San Mateo 8, 1-4:
Destierro y Nostalgia
Autor: Arquidiócesis  de Madrid  


2Re 25, 1-12; Sal 36; Mt 8, 1-4

“Incendió el templo, el palacio real y las casas de Jerusalén, y puso fuego a todos los palacios (…) se llevó cautivos al resto del pueblo que había quedado en la ciudad”…

No existe, en todo el Antiguo Testamento, una escena más desoladora que la del destierro de los israelitas. El Templo de Salomón, el Sancta Sanctorum y el Arca de la Alianza, los altares de Yahweh… Todo fue saqueado, incendiado y profanado. Los hebreos fueron arrojados lejos de la Tierra que el Señor regaló a sus padres, y fueron llevados cautivos a un país extranjero, obligados a vivir en medio de un pueblo pagano… Éste fue el modo en que Dios quiso mostrar a los hombres el horror del pecado… ¡Si quisiéramos abrir los ojos! Entonces veríamos cómo el alma es el templo de Dios, y cómo la Santísima Trinidad la ha elegido para morar en ella. Nada nos parecería más valioso en este mundo que una sola alma. Veríamos cómo la gracia nos instala en nuestra Tierra, y nuestra Tierra es la Iglesia, antesala del Cielo y Cuerpo de Cristo. Nada nos parecería más deseable que vivir y morir en gracia. Veríamos cómo un solo pecado venial -una mentira, una desobediencia…- abre la puerta a un emisario de Lucifer que asesta un hachazo sobre los preciosos altares del alma… Quizá llorásemos.

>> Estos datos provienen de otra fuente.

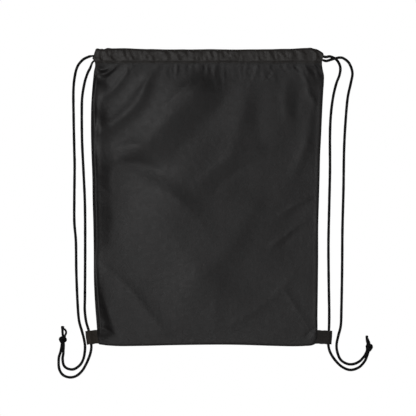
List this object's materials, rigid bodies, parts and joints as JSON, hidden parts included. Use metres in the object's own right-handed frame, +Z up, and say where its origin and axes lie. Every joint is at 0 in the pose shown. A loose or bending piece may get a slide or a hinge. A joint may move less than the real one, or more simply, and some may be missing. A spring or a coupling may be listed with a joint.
{
  "type": "drawstring backpack",
  "caption": "Flat fabric sack with a hemmed drawstring mouth, two looped cord shoulder straps threaded through bottom corner tabs and knotted.",
  "frame": {"origin": "centre of the back panel's flat outer face, half way up the bag on its centre line", "axes": "+Z up towards the mouth, +Y out of the back panel (towards the wearer), -Y out of the front panel, +X to the right as seen from the front"},
  "size_m": [0.4656, 0.024, 0.4871],
  "materials": {
    "bag_fabric": "satin",
    "sewing_thread": "satin",
    "seam_overlock": "matte",
    "braided_cord": "satin",
    "tab_webbing": "matte"
  },
  "bodies": {
    "bag": {"front_panel": "bag_fabric", "back_panel": "bag_fabric", "front_casing": "bag_fabric", "back_casing": "bag_fabric", "front_casing_stitch": "sewing_thread", "back_casing_stitch": "sewing_thread", "left_side_seam": "seam_overlock", "right_side_seam": "seam_overlock", "bottom_seam": "seam_overlock", "left_cord_front_run": "braided_cord", "left_cord_back_run": "braided_cord", "right_cord_front_run": "braided_cord", "right_cord_back_run": "braided_cord"},
    "left_mouth": {"right_cord_bight": "braided_cord"},
    "right_mouth": {"left_cord_bight": "braided_cord"},
    "left_strap": {"left_strap_outer_strand": "braided_cord", "left_strap_inner_strand": "braided_cord", "left_tab": "tab_webbing"},
    "right_strap": {"right_strap_outer_strand": "braided_cord", "right_strap_inner_strand": "braided_cord", "right_tab": "tab_webbing"},
    "left_tail": {"left_tail_outer_strand": "braided_cord", "left_tail_inner_strand": "braided_cord", "left_knot": "braided_cord", "left_cord_end_1": "braided_cord", "left_cord_end_2": "braided_cord"},
    "right_tail": {"right_tail_outer_strand": "braided_cord", "right_tail_inner_strand": "braided_cord", "right_knot": "braided_cord", "right_cord_end_1": "braided_cord", "right_cord_end_2": "braided_cord"}
  },
  "joints": [
    {"name": "left_mouth_gather", "type": "slide", "parent": "bag", "child": "left_mouth", "axis": [1, 0, 0], "range_m": [0, 0.085], "deforming": ["front_casing", "back_casing", "front_casing_stitch", "back_casing_stitch", "left_cord_front_run", "left_cord_back_run", "right_cord_front_run", "right_cord_back_run"]},
    {"name": "right_mouth_gather", "type": "slide", "parent": "bag", "child": "right_mouth", "axis": [-1, 0, 0], "range_m": [0, 0.085]},
    {"name": "left_strap_swing", "type": "hinge", "parent": "bag", "child": "left_strap", "pos_m": [-0.1632, -0.012, -0.2065], "axis": [-0.0116, 0, 0.9999], "range_deg": [-80, 80]},
    {"name": "right_strap_swing", "type": "hinge", "parent": "bag", "child": "right_strap", "pos_m": [0.1632, -0.012, -0.2065], "axis": [-0.0116, 0, -0.9999], "range_deg": [-80, 80]},
    {"name": "left_tail_swing", "type": "hinge", "parent": "left_strap", "child": "left_tail", "pos_m": [-0.1755, -0.012, -0.2245], "axis": [0, 1, 0], "range_deg": [-40, 15]},
    {"name": "right_tail_swing", "type": "hinge", "parent": "right_strap", "child": "right_tail", "pos_m": [0.1857, -0.012, -0.2245], "axis": [0, -1, 0], "range_deg": [-40, 15]}
  ],
  "couplings": [
    {"joint": "right_mouth_gather", "follows": "left_mouth_gather", "ratio": 1}
  ]
}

Y veríamos, también, el horror del pecado mortal: una legión de demonios prendiendo fuego al Templo, pisoteando con sus zarpas malolientes la imagen de Dios que el Espíritu imprimió en el alma, cerrando sus grilletes en torno al cuello del hombre, y arrojándolo fuera de la Iglesia para llevarlo, como esclavo, al reino de tinieblas donde impera Satanás. Os lo aseguro: moriríamos de pena. Ningún horror nos parecería tan desolador como un pecado mortal.

Al ser deportados, los hebreos entendieron que su única defensa era la nostalgia.

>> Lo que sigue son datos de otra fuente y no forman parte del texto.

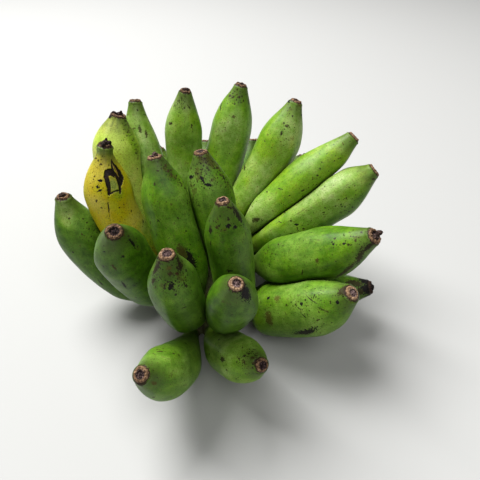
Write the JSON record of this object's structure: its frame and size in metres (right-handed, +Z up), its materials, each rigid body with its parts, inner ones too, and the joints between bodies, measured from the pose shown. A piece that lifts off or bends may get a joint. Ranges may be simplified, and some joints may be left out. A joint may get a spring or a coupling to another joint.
{
  "type": "bunch of bananas",
  "caption": "Bunch of short, thick green bananas radiating all round from a cut piece of stalk, with yellow where ripening starts.",
  "frame": {"origin": "centre of the flat cut face under the piece of stalk, which is what the bunch rests on", "axes": "+Z up out of the cut face through the stalk, +Y to the back of the pictured view, +X to its right"},
  "size_m": [0.2683, 0.2832, 0.1749],
  "materials": {
    "skin_green": "waxy, half gloss unripe peel",
    "skin_yellow": "waxy, half gloss ripening peel",
    "stalk": "dull, fibrous, drying stalk"
  },
  "bodies": {
    "root": {"crown": "stalk", "fruit_left_low": "skin_green", "fruit_left_yellow": "skin_yellow", "fruit_back_left_outer": "skin_green", "fruit_back_left_inner": "skin_green", "fruit_back_middle": "skin_green", "fruit_back_right_inner": "skin_green", "fruit_back_right_outer": "skin_green", "fruit_right_upper": "skin_green", "fruit_right_middle": "skin_green", "fruit_right_lower": "skin_green", "fruit_right_low_front": "skin_green", "fruit_right_low_back": "skin_green", "fruit_front_left_tall": "skin_green", "fruit_front_middle_tall": "skin_green", "fruit_front_right_tall": "skin_green", "fruit_front_left_outer": "skin_green", "fruit_front_left_inner": "skin_green", "fruit_front_right": "skin_green", "fruit_front_low_left": "skin_green", "fruit_front_low_right": "skin_green", "fruit_back_low_left": "skin_green", "fruit_back_low_middle": "skin_green", "fruit_back_low_right": "skin_green", "fruit_right_low_rear": "skin_green"}
  },
  "joints": []
}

Mientras llorasen por Jerusalén, mientras la echasen de menos, podrían albergar en sus corazones la esperanza del regreso. Pero si, un día, olvidasen su tierra; si se llegaran a sentir cómodos en Babilonia y ya no recordasen que eran extranjeros; si emparentasen con la nación pagana y plantaran allí su tienda, sepultando el recuerdo de Jerusalén…

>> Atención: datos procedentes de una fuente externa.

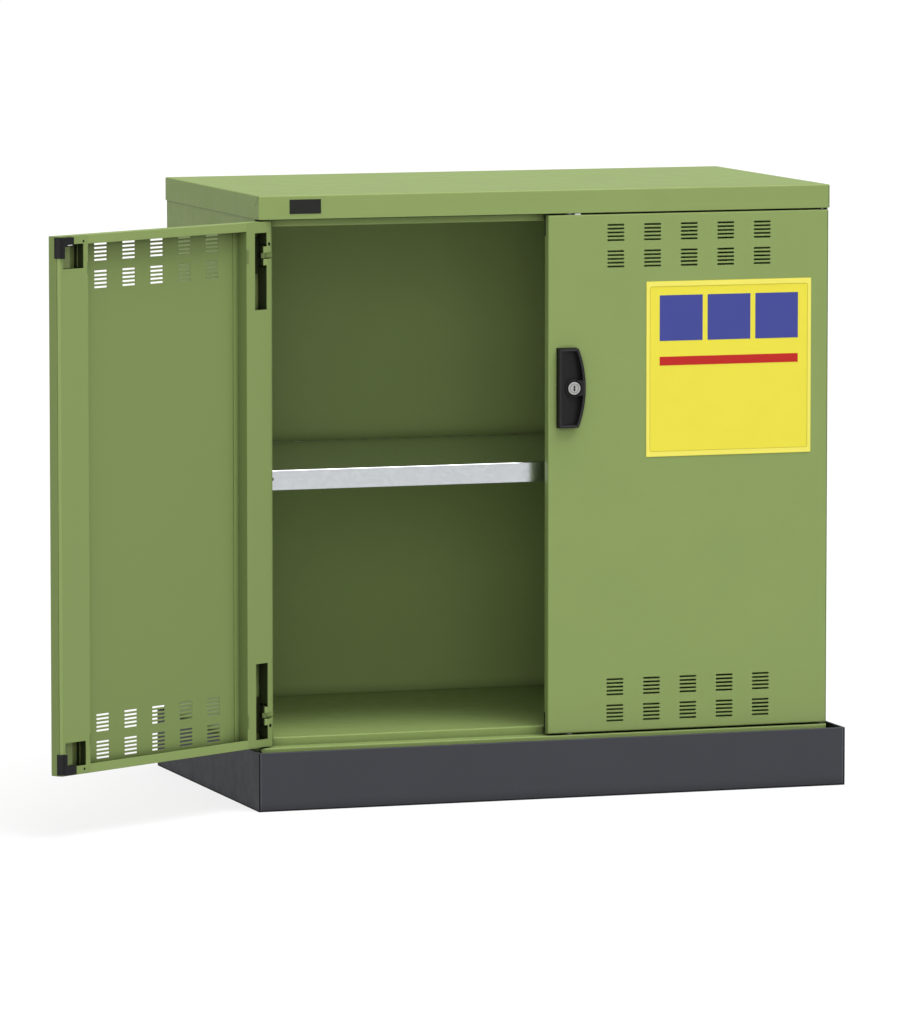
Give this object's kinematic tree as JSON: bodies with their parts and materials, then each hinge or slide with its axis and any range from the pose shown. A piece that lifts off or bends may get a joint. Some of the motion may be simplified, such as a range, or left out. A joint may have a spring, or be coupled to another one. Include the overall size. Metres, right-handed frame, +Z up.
{
  "type": "ventilated safety storage cabinet in a spill tray",
  "caption": "Low sheet steel cabinet with hinged slotted doors, a shelf, a rod lock with a recessed pull handle, standing on feet in a spill tray.",
  "frame": {"origin": "middle of the spill tray's underside, on the floor", "axes": "+Z up, the doors face -Y, +X to the right as seen from the front"},
  "size_m": [1.4722, 0.8313, 1.036],
  "materials": {
    "cabinet_green": "satin powder coat",
    "tray_grey": "satin powder coat",
    "galvanised_steel": "galvanised sheet",
    "zinc_steel": "bright zinc plate",
    "lock_metal": "satin nickel plate",
    "black_plastic": "fine moulded grain",
    "foot_black": "matt",
    "white_nylon": "moulded",
    "notice_yellow": "printed sheet",
    "notice_blue": "printed film",
    "notice_red": "printed film"
  },
  "bodies": {
    "carcass": {"spill_tray": "tray_grey", "foot_pads": "foot_black", "foot_studs": "zinc_steel", "foot_nuts": "zinc_steel", "side_panel_left": "cabinet_green", "side_panel_right": "cabinet_green", "back_panel": "cabinet_green", "back_panel_screws": "zinc_steel", "floor_pan": "cabinet_green", "base_front": "cabinet_green", "base_rivets": "zinc_steel", "header_rail": "cabinet_green", "top_cover": "cabinet_green", "badge_plate": "black_plastic", "upright_left_front": "cabinet_green", "upright_left_rear": "cabinet_green", "upright_right_front": "cabinet_green", "upright_right_rear": "cabinet_green", "shelf_clips": "galvanised_steel", "shelf": "galvanised_steel", "shelf_stiffener": "galvanised_steel", "hinge_bracket_left_lower": "cabinet_green", "hinge_bracket_left_upper": "cabinet_green", "hinge_bracket_right_lower": "cabinet_green", "hinge_bracket_right_upper": "cabinet_green", "hinge_bracket_screws": "zinc_steel"},
    "left_door": {"left_door_skin": "cabinet_green", "left_door_hinge_stile": "cabinet_green", "left_door_free_stile": "cabinet_green", "left_door_bumpers": "black_plastic", "left_door_hinge_leaves": "cabinet_green", "left_door_hinge_pins": "cabinet_green"},
    "right_door": {"right_door_skin": "cabinet_green", "right_door_hinge_stile": "cabinet_green", "right_door_free_stile": "cabinet_green", "right_door_bumpers": "black_plastic", "right_door_hinge_leaves": "cabinet_green", "right_door_hinge_pins": "cabinet_green", "handle_housing": "black_plastic", "lock_cylinder": "lock_metal", "lock_nut": "zinc_steel", "lock_case": "galvanised_steel", "lock_case_screws": "zinc_steel", "rod_guides": "white_nylon", "notice_plate": "notice_yellow", "notice_blue_fields": "notice_blue", "notice_red_field": "notice_red"},
    "lock": {"lock_plug": "lock_metal", "lock_pinion": "zinc_steel"},
    "upper_rod": {"upper_rod": "zinc_steel"},
    "lower_rod": {"lower_rod": "zinc_steel"}
  },
  "joints": [
    {"name": "left_door_swing", "type": "hinge", "parent": "carcass", "child": "left_door", "pos_m": [-0.5065, -0.2648, 0.55], "axis": [0, 0, -1], "range_deg": [-150, 0]},
    {"name": "right_door_swing", "type": "hinge", "parent": "carcass", "child": "right_door", "pos_m": [0.4945, -0.2648, 0.55], "axis": [0, 0, 1], "range_deg": [0, 150]},
    {"name": "lock_turn", "type": "hinge", "parent": "right_door", "child": "lock", "pos_m": [0.0376, -0.2775, 0.699], "axis": [0, -1, 0], "range_deg": [0, 90]},
    {"name": "upper_rod_slide", "type": "slide", "parent": "right_door", "child": "upper_rod", "axis": [0, 0, 1], "range_m": [0, 0.0118]},
    {"name": "lower_rod_slide", "type": "slide", "parent": "right_door", "child": "lower_rod", "axis": [0, 0, -1], "range_m": [0, 0.01178]}
  ],
  "couplings": [
    {"joint": "upper_rod_slide", "follows": "lower_rod_slide", "ratio": 1},
    {"joint": "lock_turn", "follows": "lower_rod_slide", "rad_per_m": 133.33}
  ]
}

Entonces jamás volverían. Por eso se aferraron a sus lágrimas, y tuvieron como dicha el llorar por Dios: “Si me olvido de ti, Jerusalén, que se me paralice la mano derecha. Que se me pegue la lengua al paladar si no me acuerdo de ti”. Esa nostalgia, que jamás perdieron, los salvó. El alma que ha pecado, mientras llora su traición y añora la gracia tendrá vida. No morirá para siempre, porque sus lágrimas la llevarán al sacramento del Perdón con la sed de quien, sin Dios, se abrasa. Pero si un alma, habiendo pecado, se queda a vivir en esa ciénaga y no siente asco de su crimen; si termina por decir: “esto, para mí, no es pecado” y olvida la Ley de Dios; si sepulta en el olvido el recuerdo de su Señor, y se entrega a sus culpas sin remordimiento, instalando allí su tienda… Ese alma no necesita condenarse, porque ya está condenada.

María, Refugio de los pecadores, ¡Concédenos el dolor de los pecados!